Just to use a couple of examples, Sally Noble a Chimariko woman, recalled to John Peabody Harrington in 1921 that she witnessed starving Wintu natives that had come into a settler community in Trinity County, California in the early 20th century. She described them as wild, meaning not speaking English and not having had much contact with white settlers. Elsewhere, Harrington reports a James Chesbro (Cheeseboro, Chesborough) story about “Ma-wee-ma” a Tsnungwe man who lived in the wilderness (such that it was) and taught Chesbro how to snare deer and conduct dances in accordance with the old ways. He was said to not like to interact with white people and so traded with natives who acted as intermediaries with settlers.

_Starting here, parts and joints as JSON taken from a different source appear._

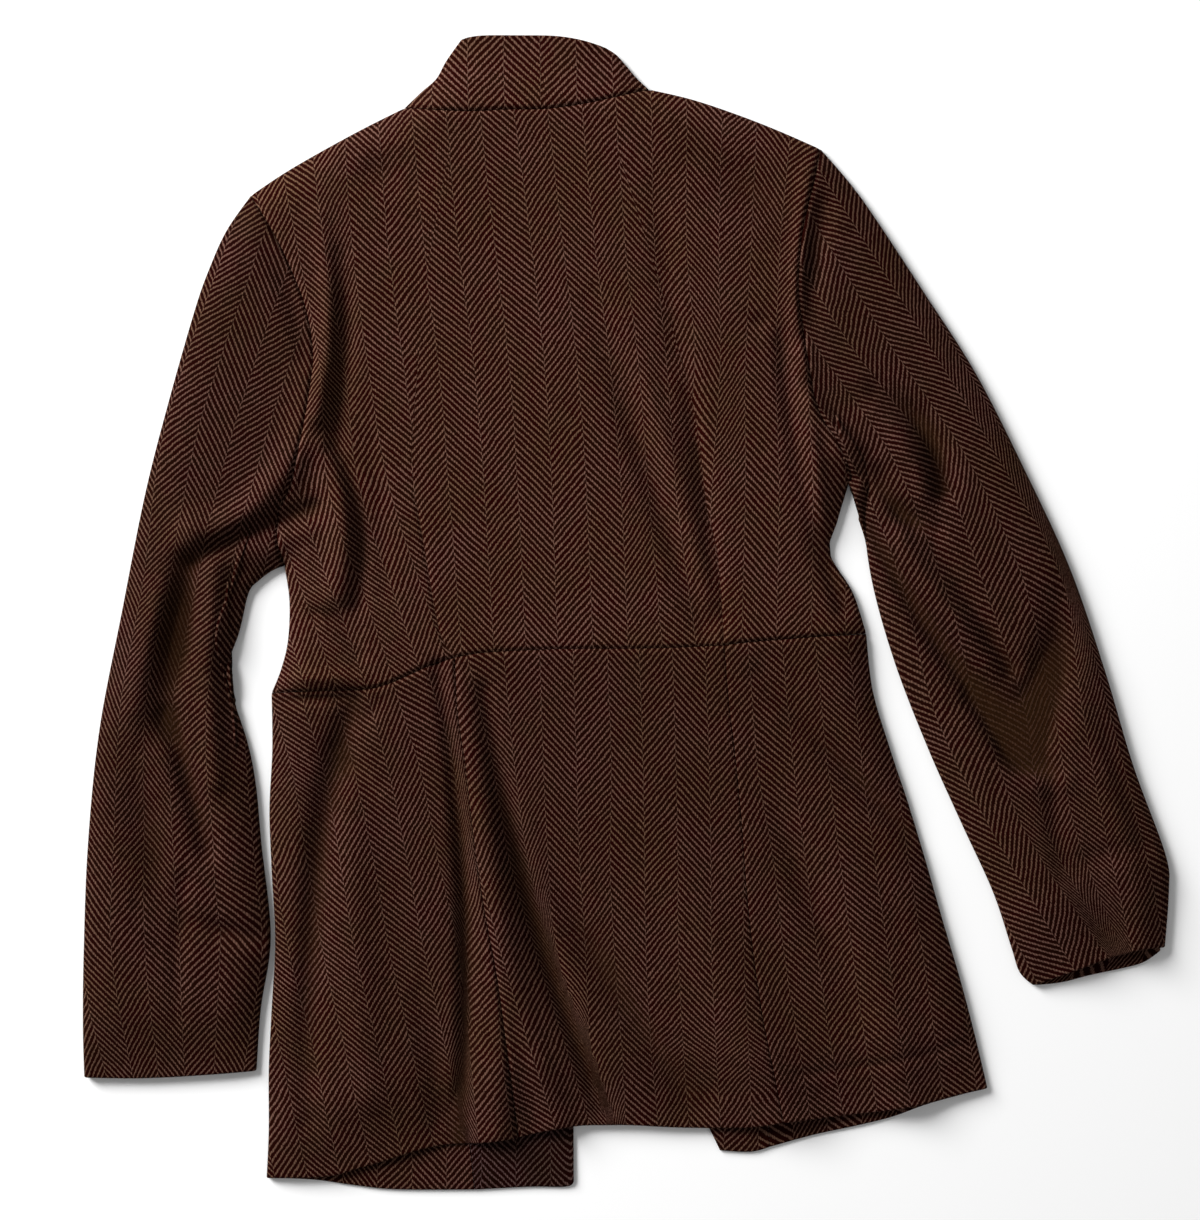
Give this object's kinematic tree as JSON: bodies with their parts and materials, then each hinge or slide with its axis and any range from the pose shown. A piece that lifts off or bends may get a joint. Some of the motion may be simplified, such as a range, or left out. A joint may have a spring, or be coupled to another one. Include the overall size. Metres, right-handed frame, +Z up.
{
  "type": "long cardigan",
  "caption": "Tailored long cardigan of herringbone knit, laid flat face down, with a stand collar, set-in sleeves and a flared peplum.",
  "frame": {"origin": "on the surface the garment lies on, under the middle of its outline", "axes": "+Z up from that surface, +Y towards the collar, +X towards the wearer's right sleeve"},
  "size_m": [0.7606, 0.809, 0.0183],
  "materials": {
    "knit_back": "matt herringbone knit",
    "knit_front": "matt herringbone knit",
    "knit_sleeve": "matt herringbone knit",
    "knit_collar": "matt herringbone knit"
  },
  "bodies": {
    "root": {"collar": "knit_collar", "back_bodice": "knit_back", "back_peplum_left": "knit_back", "back_peplum_centre": "knit_back", "back_peplum_right": "knit_back", "front_bodice_left": "knit_front", "front_bodice_right": "knit_front", "front_peplum_side_left": "knit_front", "front_peplum_side_right": "knit_front", "front_peplum_centre_left": "knit_front", "front_peplum_centre_right": "knit_front", "sleeve_left": "knit_sleeve", "sleeve_right": "knit_sleeve"}
  },
  "joints": []
}
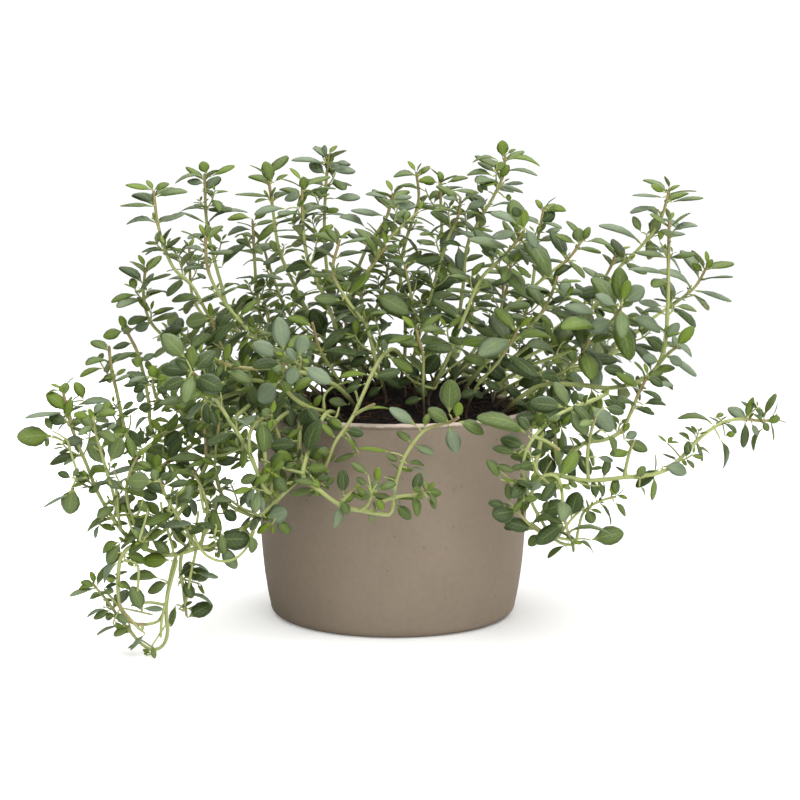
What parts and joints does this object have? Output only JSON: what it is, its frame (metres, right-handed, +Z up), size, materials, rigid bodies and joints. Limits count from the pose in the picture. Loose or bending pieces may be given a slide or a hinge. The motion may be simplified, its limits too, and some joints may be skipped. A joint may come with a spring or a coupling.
{
  "type": "potted thyme",
  "caption": "Garden thyme in a thin-walled tapered pot: upright and trailing leafy stems growing from a plug of dark soil.",
  "frame": {"origin": "centre of the pot's flat base", "axes": "+Z up along the pot's axis, -Y towards the side with the open soil and the stem that arches in front of the pot, +X to the right as seen from there"},
  "size_m": [0.3021, 0.2046, 0.2057],
  "materials": {
    "pot": "matte taupe with a paler, slightly uneven rim edge and faint specks",
    "soil": "damp dark peat compost with reddish fibres",
    "leaf": "satin dark green above, paler grey-green below, bright green at the tips",
    "stem": "satin pale yellow-green, reddish brown at the joints"
  },
  "bodies": {
    "root": {"pot": "pot", "soil": "soil", "upright_01": "leaf", "upright_02": "leaf", "upright_03": "leaf", "upright_04": "leaf", "upright_05": "leaf", "upright_06": "leaf", "upright_07": "leaf", "upright_08": "leaf", "upright_09": "leaf", "upright_10": "leaf", "upright_11": "leaf", "upright_12": "leaf", "upright_13": "leaf", "upright_14": "leaf", "upright_15": "leaf", "upright_16": "leaf", "upright_17": "leaf", "upright_18": "leaf", "upright_19": "leaf", "upright_20": "leaf", "upright_21": "leaf", "upright_22": "leaf", "upright_23": "leaf", "upright_24": "leaf", "upright_25": "leaf", "upright_26": "leaf", "middle_01": "leaf", "middle_02": "leaf", "middle_03": "leaf", "middle_04": "leaf", "middle_05": "leaf", "middle_06": "leaf", "middle_07": "leaf", "back_01": "leaf", "back_02": "leaf", "back_03": "leaf", "back_04": "leaf", "back_05": "leaf", "back_06": "leaf", "back_07": "leaf", "left_long": "leaf", "left_hook": "leaf", "left_high": "leaf", "left_thin": "leaf", "left_bow": "leaf", "left_rosette": "leaf", "left_low": "leaf", "front_pair": "leaf", "front_left": "leaf", "front_arch": "leaf", "front_long": "leaf", "front_hang": "leaf", "right_crown": "leaf", "right_knee": "leaf", "right_long": "leaf"}
  },
  "joints": []
}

So there were some that were roughly coeval with Ishi, but I know of none later than that in California or elsewhere. This is likely because by 1911 natives had been coerced onto reservations, enslaved, or because their subsistence base was so disrupted as to make isolation no longer feasible.

Review: Who Is This Really about Anyway? Ishi, Kroeber, and the Intertwining of California Indian and Anthropological Histories Reviewed Works: Ishi in Three Centuries by Karl Kroeber, Clifton Kroeber; Ishi's Brain: In Search of America's Last "Wild" Indian by Orin Starn Review by: Les W. Field. Journal of Anthropological Research Vol. 61, No. 1 (Spring, 2005), pp. 81-93

Review: [Untitled] Reviewed Work: Wild Men: Ishi and Kroeber in the Wilderness of Modern America by Douglas Cazaux Sackman Review by: Herbert S. Lewis Anthropological Quarterly Vol. 84, No. 1 (Winter 2011), pp. 265-271

John Peabody Harrington Linguistic and Ethnological notes on the Chimariko and Hupa. National Archives

Golla, Victor (2003). Ishi's Language. In: Ishi in Three Centuries (Karl Kroeber & Clifton Kroeber, editors), pp. 208–225. Lincoln: University of Nebraska Press.